#### [Work to be completed]
Quote the whole listing word for word, please.

#### [Provided data]
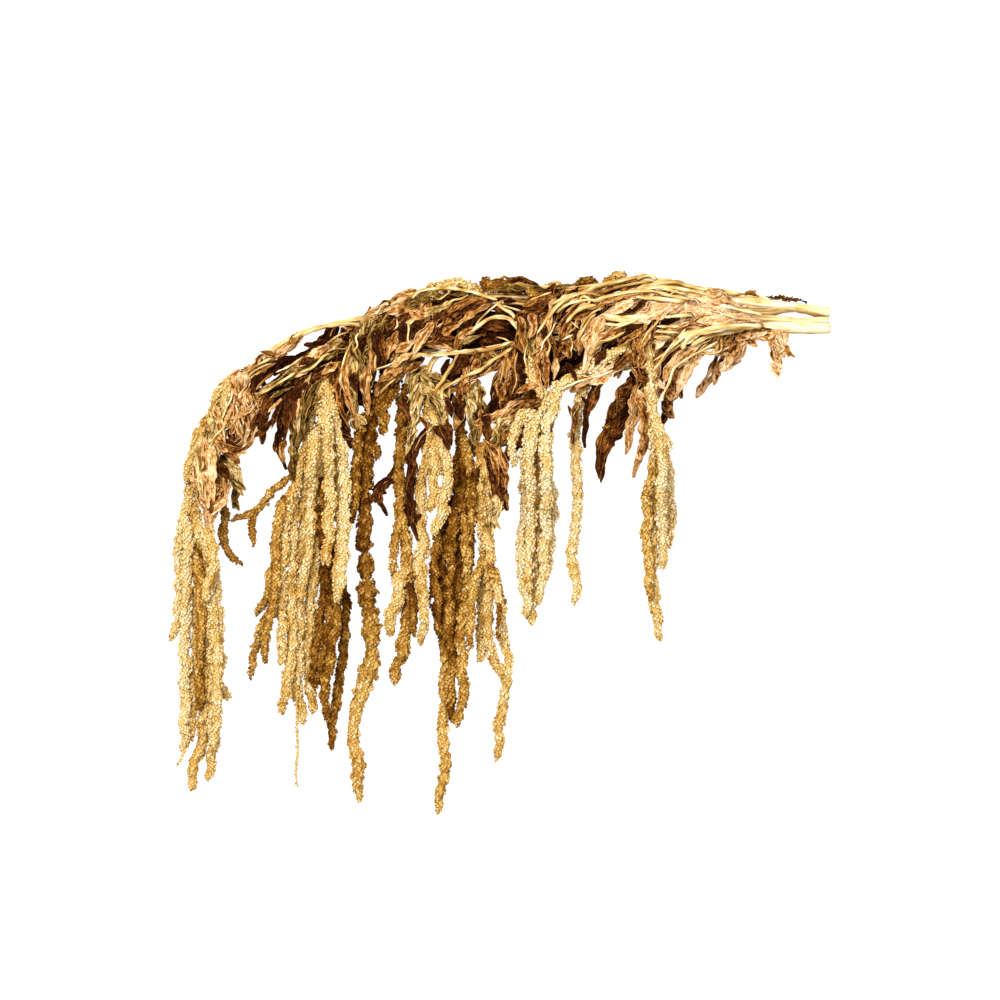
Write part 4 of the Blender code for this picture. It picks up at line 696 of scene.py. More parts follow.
# %% Lay a stalk and its tassel
def snap_root(points, parent):
    """Move a route's first point onto the parent's centre line, and give the height there."""
    px, pz = parent["xy"], parent["z"]
    first = from_plan(points[:1])[0]
    best = None
    for i in range(len(px) - 1):
        seg = px[i + 1] - px[i]
        t = float(np.clip(np.dot(first - px[i], seg) / max(np.dot(seg, seg), 1e-9), 0, 1))
        at = px[i] + t * seg
        gap = float(np.hypot(*(first - at)))
        if best is None or gap < best[0]:
            best = (gap, at, pz[i] + t * (pz[i + 1] - pz[i]))
    return [to_plan(best[1])] + points[1:], best[2]


def seat_route(points, seat):
    """Start a route just beyond a stalk's cut-off end, in the stalk's own direction."""
    first = [to_plan(seat["xy"] + reach * seat["along"]) for reach in (REST_GAP, SEAT_RUN)]
    return first + points[1:]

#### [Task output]
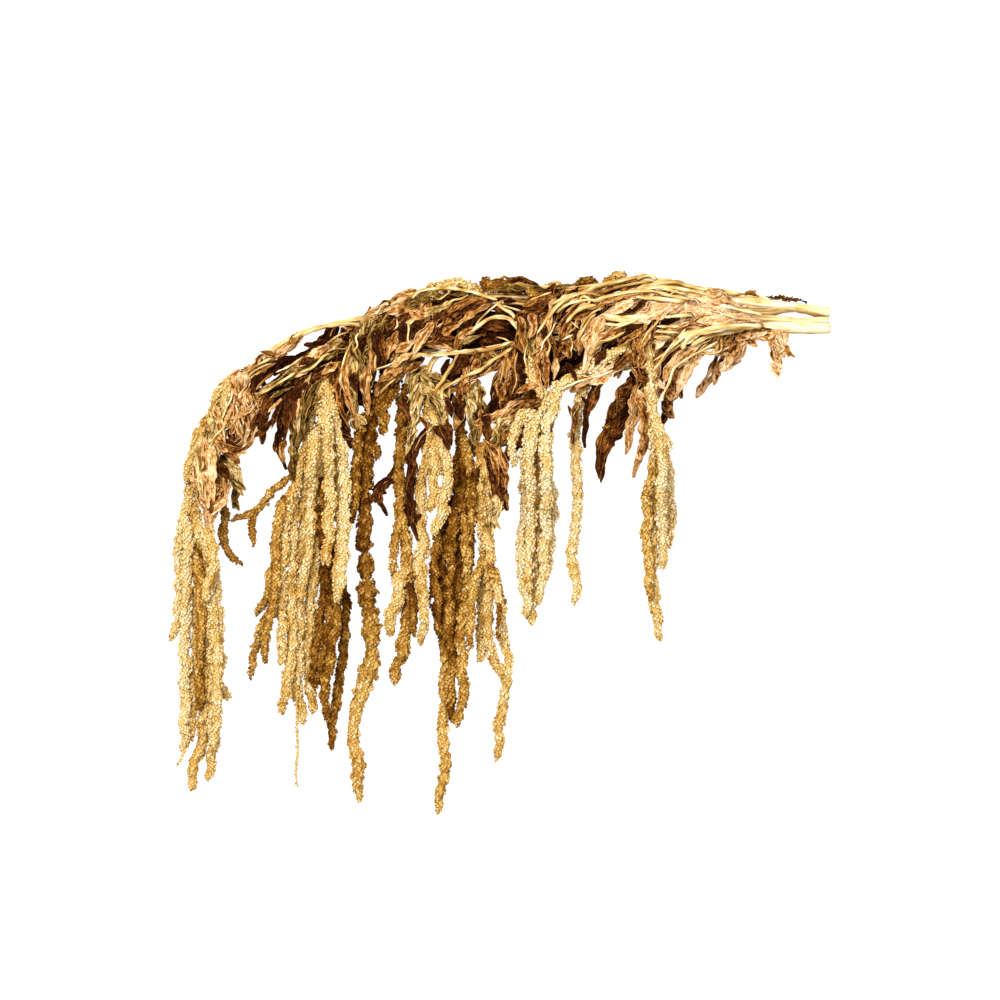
Write part 4 of the Blender code for this picture. It picks up at line 696 of scene.py. More parts follow.
# %% Lay a stalk and its tassel
def snap_root(points, parent):
    """Move a route's first point onto the parent's centre line, and give the height there."""
    px, pz = parent["xy"], parent["z"]
    first = from_plan(points[:1])[0]
    best = None
    for i in range(len(px) - 1):
        seg = px[i + 1] - px[i]
        t = float(np.clip(np.dot(first - px[i], seg) / max(np.dot(seg, seg), 1e-9), 0, 1))
        at = px[i] + t * seg
        gap = float(np.hypot(*(first - at)))
        if best is None or gap < best[0]:
            best = (gap, at, pz[i] + t * (pz[i + 1] - pz[i]))
    return [to_plan(best[1])] + points[1:], best[2]


def seat_route(points, seat):
    """Start a route just beyond a stalk's cut-off end, in the stalk's own direction."""
    first = [to_plan(seat["xy"] + reach * seat["along"]) for reach in (REST_GAP, SEAT_RUN)]
    return first + points[1:]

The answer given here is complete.